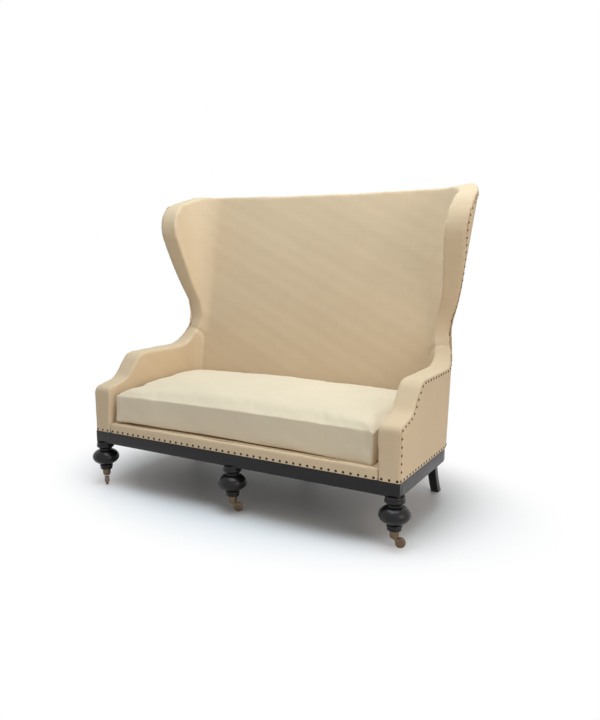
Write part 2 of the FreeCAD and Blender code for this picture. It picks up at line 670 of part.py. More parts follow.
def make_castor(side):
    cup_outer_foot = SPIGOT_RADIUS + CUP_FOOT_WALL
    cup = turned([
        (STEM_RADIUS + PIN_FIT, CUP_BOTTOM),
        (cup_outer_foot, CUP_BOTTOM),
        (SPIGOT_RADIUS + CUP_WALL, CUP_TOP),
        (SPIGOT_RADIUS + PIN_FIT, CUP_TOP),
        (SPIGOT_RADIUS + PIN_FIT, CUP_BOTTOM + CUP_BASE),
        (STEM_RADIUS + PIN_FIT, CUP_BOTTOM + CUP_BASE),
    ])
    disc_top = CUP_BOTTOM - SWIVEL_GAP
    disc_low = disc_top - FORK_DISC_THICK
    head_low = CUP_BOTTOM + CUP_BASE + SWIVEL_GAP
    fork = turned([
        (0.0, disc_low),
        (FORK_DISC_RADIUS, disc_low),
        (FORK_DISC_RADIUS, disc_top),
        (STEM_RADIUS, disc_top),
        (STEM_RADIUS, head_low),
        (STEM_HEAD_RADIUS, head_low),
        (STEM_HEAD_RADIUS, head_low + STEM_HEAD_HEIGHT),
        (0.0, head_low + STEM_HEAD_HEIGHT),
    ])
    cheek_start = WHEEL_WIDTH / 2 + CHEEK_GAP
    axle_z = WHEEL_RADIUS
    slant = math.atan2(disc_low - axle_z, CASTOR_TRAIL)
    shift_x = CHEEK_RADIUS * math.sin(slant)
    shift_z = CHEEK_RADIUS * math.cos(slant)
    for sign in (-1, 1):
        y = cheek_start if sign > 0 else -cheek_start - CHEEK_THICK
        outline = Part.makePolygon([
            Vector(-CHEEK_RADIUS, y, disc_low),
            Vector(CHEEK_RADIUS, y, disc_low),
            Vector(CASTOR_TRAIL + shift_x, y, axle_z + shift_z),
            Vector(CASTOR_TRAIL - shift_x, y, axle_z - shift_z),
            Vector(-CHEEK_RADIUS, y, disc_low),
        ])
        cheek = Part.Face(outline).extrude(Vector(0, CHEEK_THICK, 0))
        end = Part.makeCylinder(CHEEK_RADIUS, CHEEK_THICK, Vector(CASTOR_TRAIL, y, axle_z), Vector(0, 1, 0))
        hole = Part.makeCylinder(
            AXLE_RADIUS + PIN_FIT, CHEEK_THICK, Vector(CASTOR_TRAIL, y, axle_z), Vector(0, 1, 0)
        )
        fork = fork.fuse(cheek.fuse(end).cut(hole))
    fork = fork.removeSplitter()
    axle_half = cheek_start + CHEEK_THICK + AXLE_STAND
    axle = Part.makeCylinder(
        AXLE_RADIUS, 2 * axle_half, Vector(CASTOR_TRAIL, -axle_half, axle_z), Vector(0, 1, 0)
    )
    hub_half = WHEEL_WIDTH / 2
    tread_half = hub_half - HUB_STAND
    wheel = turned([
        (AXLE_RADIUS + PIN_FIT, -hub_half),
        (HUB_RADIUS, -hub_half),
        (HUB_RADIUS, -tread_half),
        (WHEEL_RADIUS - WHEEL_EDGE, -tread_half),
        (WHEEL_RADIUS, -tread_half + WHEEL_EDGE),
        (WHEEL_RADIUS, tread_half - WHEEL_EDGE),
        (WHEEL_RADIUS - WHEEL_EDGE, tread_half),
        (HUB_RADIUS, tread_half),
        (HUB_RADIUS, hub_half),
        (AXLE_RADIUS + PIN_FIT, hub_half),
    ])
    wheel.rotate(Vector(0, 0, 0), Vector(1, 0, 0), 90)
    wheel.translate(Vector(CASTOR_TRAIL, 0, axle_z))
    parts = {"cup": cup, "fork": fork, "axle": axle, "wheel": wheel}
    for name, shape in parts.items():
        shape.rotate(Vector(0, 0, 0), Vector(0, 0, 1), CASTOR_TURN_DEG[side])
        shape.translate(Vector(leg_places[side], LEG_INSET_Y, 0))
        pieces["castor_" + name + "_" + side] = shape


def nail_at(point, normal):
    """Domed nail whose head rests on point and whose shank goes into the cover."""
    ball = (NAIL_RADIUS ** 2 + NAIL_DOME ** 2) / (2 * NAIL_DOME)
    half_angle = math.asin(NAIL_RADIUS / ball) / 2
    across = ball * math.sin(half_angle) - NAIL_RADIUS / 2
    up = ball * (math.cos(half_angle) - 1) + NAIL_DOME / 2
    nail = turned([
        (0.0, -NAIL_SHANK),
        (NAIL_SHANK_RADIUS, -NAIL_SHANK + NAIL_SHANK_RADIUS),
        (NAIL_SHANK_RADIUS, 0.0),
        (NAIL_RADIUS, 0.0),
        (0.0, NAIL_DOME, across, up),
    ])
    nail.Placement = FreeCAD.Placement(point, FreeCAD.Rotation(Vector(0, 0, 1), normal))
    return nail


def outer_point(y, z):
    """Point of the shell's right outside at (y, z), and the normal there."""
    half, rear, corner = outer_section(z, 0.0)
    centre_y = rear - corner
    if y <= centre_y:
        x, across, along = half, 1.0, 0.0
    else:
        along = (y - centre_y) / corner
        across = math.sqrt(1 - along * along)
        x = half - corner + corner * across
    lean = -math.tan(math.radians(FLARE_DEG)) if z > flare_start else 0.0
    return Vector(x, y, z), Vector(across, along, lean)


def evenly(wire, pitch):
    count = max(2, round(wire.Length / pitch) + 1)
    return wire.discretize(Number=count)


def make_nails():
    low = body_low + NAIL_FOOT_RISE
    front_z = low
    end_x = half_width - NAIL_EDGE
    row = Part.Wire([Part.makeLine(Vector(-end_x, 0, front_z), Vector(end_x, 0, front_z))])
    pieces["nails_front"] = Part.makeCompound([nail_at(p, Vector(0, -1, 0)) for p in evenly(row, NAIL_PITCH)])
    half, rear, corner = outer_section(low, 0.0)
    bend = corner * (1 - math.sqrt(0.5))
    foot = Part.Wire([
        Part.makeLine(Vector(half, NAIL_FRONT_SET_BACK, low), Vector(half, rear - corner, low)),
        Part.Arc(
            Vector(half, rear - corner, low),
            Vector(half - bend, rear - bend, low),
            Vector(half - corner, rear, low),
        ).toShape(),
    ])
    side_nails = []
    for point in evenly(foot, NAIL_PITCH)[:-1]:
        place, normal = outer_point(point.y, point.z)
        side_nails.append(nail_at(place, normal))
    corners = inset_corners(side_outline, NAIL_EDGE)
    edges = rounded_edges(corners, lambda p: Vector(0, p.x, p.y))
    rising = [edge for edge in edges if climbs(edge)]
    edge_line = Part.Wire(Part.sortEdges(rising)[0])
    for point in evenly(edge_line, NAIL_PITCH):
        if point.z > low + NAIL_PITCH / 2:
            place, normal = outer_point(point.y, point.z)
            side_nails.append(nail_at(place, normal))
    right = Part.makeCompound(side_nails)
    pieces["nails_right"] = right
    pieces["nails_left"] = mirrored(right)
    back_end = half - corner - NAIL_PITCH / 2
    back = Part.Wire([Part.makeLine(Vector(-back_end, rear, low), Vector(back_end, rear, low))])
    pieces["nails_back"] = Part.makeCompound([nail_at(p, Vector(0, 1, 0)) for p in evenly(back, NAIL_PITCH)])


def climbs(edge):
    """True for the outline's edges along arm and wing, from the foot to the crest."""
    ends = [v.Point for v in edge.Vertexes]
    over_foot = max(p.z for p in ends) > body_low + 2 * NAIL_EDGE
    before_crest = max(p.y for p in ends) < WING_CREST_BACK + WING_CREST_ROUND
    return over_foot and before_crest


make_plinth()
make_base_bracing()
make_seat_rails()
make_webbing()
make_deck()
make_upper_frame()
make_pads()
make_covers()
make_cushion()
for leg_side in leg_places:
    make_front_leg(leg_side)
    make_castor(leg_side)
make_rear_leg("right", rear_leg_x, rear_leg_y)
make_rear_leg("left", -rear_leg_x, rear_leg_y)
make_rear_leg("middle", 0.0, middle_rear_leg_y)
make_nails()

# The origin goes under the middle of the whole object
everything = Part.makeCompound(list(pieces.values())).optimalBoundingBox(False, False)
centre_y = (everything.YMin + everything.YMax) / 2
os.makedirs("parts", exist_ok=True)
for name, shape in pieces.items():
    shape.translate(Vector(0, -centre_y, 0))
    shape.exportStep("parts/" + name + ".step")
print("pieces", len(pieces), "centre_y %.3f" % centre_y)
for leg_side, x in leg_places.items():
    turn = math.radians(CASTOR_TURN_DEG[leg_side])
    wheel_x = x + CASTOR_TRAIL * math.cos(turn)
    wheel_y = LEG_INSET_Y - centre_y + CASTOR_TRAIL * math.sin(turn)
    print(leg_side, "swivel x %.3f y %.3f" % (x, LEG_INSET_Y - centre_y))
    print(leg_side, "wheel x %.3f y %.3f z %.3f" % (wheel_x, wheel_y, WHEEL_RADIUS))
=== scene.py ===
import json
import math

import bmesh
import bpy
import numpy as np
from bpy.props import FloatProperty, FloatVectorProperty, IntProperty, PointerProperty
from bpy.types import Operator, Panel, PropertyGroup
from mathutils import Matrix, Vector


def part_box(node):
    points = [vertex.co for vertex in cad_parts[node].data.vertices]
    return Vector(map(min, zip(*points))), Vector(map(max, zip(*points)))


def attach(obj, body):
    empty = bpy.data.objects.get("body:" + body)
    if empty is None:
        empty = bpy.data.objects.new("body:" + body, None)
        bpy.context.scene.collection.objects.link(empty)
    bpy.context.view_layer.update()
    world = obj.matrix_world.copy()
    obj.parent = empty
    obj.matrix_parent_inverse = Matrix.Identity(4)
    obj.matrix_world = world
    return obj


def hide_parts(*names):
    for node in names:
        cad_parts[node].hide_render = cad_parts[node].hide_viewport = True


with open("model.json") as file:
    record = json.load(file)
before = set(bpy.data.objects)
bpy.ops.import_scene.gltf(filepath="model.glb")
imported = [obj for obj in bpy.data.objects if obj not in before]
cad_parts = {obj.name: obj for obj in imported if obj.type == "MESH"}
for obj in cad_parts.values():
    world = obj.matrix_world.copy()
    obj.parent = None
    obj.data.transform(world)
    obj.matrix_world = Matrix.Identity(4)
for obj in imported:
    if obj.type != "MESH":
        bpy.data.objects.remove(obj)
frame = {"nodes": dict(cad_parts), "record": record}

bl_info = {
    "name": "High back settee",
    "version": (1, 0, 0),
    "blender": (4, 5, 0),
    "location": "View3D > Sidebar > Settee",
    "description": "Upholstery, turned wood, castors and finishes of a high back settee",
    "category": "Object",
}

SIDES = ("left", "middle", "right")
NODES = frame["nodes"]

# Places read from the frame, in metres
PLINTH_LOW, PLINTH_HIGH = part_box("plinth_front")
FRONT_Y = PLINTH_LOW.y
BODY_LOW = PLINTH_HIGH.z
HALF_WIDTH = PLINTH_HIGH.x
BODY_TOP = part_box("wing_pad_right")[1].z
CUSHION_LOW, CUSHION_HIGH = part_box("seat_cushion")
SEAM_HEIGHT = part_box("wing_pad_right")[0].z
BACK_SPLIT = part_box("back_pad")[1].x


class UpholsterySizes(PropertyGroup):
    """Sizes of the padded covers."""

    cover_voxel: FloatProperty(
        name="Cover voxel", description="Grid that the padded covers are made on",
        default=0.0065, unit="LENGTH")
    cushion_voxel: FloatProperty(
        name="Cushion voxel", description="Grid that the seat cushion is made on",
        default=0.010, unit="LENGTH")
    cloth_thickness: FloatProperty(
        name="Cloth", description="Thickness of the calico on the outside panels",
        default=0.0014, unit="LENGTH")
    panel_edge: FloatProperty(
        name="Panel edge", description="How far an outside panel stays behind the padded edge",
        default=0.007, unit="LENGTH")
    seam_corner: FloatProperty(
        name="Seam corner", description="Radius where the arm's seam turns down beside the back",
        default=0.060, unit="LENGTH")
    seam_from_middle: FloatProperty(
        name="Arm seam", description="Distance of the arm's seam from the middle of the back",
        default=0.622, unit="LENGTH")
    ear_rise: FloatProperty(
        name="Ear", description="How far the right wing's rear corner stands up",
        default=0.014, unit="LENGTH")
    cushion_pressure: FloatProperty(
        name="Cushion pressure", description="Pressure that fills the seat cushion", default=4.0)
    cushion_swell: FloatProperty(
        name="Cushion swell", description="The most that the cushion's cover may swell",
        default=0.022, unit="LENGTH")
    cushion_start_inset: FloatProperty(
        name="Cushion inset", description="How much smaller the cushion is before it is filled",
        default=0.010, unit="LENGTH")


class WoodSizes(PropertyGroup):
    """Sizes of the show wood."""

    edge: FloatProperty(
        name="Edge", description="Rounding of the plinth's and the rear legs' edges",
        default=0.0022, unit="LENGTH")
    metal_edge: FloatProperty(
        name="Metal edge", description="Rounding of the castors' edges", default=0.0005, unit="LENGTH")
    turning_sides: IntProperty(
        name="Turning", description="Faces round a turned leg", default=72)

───

• _Goal of the exercise_: Only the lines from the line with "make_plinth()" to the line with "obj.matrix_world = world", inclusive, are to be printed, exactly as they appear.

• _Correct result_:
make_plinth()
make_base_bracing()
make_seat_rails()
make_webbing()
make_deck()
make_upper_frame()
make_pads()
make_covers()
make_cushion()
for leg_side in leg_places:
    make_front_leg(leg_side)
    make_castor(leg_side)
make_rear_leg("right", rear_leg_x, rear_leg_y)
make_rear_leg("left", -rear_leg_x, rear_leg_y)
make_rear_leg("middle", 0.0, middle_rear_leg_y)
make_nails()

# The origin goes under the middle of the whole object
everything = Part.makeCompound(list(pieces.values())).optimalBoundingBox(False, False)
centre_y = (everything.YMin + everything.YMax) / 2
os.makedirs("parts", exist_ok=True)
for name, shape in pieces.items():
    shape.translate(Vector(0, -centre_y, 0))
    shape.exportStep("parts/" + name + ".step")
print("pieces", len(pieces), "centre_y %.3f" % centre_y)
for leg_side, x in leg_places.items():
    turn = math.radians(CASTOR_TURN_DEG[leg_side])
    wheel_x = x + CASTOR_TRAIL * math.cos(turn)
    wheel_y = LEG_INSET_Y - centre_y + CASTOR_TRAIL * math.sin(turn)
    print(leg_side, "swivel x %.3f y %.3f" % (x, LEG_INSET_Y - centre_y))
    print(leg_side, "wheel x %.3f y %.3f z %.3f" % (wheel_x, wheel_y, WHEEL_RADIUS))
=== scene.py ===
import json
import math

import bmesh
import bpy
import numpy as np
from bpy.props import FloatProperty, FloatVectorProperty, IntProperty, PointerProperty
from bpy.types import Operator, Panel, PropertyGroup
from mathutils import Matrix, Vector


def part_box(node):
    points = [vertex.co for vertex in cad_parts[node].data.vertices]
    return Vector(map(min, zip(*points))), Vector(map(max, zip(*points)))


def attach(obj, body):
    empty = bpy.data.objects.get("body:" + body)
    if empty is None:
        empty = bpy.data.objects.new("body:" + body, None)
        bpy.context.scene.collection.objects.link(empty)
    bpy.context.view_layer.update()
    world = obj.matrix_world.copy()
    obj.parent = empty
    obj.matrix_parent_inverse = Matrix.Identity(4)
    obj.matrix_world = world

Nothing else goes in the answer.